To start off our discussion of Sugihara's heroism, I have the students, "Take a stand." Tell the students if they believe there is enough evidence to prove that Sugihara is a hero they should move to the right side of the room. If they don't believe there is enough evidence, they should move to the left side of the room. Once students have moved, gives student a minute to discuss their beliefs and then call a representative to share thoughts. Most likely all of your students will move to the right side of the room to Take a stand for Sugihara, but be prepared for the students who either want to play Devil's Advocate, or are a little confused.

Ask students to take out their character trait graphic organizer. Students will be filling in the key traits and examples from the article.
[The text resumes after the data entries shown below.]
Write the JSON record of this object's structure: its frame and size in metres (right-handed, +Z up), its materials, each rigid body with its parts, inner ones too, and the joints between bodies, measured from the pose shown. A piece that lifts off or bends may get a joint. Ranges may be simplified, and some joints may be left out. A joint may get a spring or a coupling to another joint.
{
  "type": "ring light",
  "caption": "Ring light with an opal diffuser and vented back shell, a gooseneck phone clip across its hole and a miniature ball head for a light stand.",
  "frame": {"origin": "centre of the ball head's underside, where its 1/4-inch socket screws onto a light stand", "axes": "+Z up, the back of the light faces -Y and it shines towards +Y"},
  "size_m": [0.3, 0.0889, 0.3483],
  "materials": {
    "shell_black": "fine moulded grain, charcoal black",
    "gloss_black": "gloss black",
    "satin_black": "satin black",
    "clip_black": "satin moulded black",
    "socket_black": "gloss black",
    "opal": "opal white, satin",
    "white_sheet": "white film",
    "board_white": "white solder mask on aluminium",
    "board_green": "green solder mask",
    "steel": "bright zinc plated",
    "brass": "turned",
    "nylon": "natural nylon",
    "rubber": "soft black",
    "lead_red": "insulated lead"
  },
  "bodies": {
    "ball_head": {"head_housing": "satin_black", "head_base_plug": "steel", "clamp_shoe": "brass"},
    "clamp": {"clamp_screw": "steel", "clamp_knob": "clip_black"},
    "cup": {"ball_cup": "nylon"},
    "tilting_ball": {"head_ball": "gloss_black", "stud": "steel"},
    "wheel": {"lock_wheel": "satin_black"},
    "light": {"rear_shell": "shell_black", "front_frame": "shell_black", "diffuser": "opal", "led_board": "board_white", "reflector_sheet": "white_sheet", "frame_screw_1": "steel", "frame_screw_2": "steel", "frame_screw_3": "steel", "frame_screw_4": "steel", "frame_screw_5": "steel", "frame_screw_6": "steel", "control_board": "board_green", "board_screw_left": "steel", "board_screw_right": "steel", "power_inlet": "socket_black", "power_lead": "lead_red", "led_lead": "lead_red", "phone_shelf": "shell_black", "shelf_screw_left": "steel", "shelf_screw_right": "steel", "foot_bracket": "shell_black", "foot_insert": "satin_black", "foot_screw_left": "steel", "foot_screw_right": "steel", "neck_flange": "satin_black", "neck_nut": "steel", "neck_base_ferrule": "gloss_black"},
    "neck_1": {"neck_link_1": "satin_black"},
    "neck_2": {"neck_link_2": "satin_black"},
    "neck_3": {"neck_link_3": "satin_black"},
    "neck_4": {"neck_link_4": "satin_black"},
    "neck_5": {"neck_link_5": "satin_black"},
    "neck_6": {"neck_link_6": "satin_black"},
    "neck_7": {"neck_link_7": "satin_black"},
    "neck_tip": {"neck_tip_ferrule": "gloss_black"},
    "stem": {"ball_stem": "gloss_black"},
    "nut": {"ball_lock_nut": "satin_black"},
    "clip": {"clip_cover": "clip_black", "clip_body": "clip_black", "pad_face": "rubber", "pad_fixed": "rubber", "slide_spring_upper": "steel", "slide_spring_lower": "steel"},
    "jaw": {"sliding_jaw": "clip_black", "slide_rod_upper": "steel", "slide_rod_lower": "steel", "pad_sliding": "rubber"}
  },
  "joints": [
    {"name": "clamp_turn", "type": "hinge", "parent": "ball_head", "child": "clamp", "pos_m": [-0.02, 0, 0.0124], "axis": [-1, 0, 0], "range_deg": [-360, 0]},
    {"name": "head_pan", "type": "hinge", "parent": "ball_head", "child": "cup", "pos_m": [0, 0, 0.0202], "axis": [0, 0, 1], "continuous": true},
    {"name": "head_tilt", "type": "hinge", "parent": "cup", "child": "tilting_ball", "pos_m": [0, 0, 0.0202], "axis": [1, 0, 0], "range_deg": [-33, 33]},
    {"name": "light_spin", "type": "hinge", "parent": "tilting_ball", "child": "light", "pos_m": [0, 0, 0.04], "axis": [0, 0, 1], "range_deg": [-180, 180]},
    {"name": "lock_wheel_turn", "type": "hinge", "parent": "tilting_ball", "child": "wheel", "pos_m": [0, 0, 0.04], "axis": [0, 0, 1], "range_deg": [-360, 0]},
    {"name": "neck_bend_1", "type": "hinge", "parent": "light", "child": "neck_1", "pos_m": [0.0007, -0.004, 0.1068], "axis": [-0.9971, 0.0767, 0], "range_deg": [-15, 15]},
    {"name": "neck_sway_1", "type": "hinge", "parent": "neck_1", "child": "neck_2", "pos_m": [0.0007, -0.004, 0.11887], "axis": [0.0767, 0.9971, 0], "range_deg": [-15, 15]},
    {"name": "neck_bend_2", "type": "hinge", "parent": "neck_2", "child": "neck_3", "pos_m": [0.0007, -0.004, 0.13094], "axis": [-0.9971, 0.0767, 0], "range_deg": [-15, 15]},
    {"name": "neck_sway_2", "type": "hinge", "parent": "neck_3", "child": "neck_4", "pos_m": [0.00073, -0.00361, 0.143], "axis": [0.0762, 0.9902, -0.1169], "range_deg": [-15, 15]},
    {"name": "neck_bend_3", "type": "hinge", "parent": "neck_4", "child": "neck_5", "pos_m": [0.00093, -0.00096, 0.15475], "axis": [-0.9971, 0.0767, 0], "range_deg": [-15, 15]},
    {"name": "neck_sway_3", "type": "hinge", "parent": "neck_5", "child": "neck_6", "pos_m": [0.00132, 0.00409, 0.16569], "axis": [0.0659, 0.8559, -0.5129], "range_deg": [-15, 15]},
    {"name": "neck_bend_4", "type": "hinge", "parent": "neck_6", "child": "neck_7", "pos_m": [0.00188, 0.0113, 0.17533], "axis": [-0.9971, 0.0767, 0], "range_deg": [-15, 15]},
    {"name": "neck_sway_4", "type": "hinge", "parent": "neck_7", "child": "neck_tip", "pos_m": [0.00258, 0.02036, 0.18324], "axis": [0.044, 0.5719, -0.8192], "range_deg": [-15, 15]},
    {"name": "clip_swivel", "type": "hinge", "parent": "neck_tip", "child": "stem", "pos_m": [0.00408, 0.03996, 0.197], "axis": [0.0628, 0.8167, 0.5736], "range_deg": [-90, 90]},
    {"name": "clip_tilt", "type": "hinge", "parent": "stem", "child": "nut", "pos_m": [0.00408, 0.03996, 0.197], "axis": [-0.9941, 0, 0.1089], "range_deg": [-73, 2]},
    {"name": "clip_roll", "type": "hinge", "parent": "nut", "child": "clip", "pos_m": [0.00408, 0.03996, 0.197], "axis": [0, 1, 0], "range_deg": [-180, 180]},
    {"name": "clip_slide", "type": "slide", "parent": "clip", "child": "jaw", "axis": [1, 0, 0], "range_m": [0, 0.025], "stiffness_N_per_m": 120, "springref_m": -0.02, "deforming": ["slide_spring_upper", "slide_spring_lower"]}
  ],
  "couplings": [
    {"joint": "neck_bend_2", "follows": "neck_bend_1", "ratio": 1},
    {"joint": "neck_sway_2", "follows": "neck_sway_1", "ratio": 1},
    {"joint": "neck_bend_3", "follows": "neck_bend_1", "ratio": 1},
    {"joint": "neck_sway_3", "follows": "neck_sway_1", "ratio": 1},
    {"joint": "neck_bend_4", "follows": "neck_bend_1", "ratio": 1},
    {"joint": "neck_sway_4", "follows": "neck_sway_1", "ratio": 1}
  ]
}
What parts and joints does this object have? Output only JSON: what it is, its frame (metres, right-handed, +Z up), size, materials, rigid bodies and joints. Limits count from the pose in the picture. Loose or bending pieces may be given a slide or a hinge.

Students may work in pairs for this. Here's some Group discussion of evidence. I give the students about 5 minutes to complete the task and then call everyone together to review and add the information to our class organizer on the SMART board. I really like having this information saved so I can look back each year and have an idea of what the students will say when I plan the following year.

Once all of the information has been added, start a class discussion about whether there is enough valid information to prove Sugihara is a hero. I like to use this time for open discussion with our talking stick. My students sit on top of their desks, and pass the talking stick to share their views. They must back up their thoughts with evidence from either text. The talking stick in our room is a squishy ball that the kids toss to one another when they want to speak. I serve as a "John, what do you think about this?" or "Riley, did you find some great evidence to back up what Ahmiya said?" This also hits on the speaking and listening standards.

To wrap up the lesson, tell students that in the next lesson, they will take all of this information and write an opinion essay about whether or not Mr. Sugihara should win a "Heroic Citizen" award.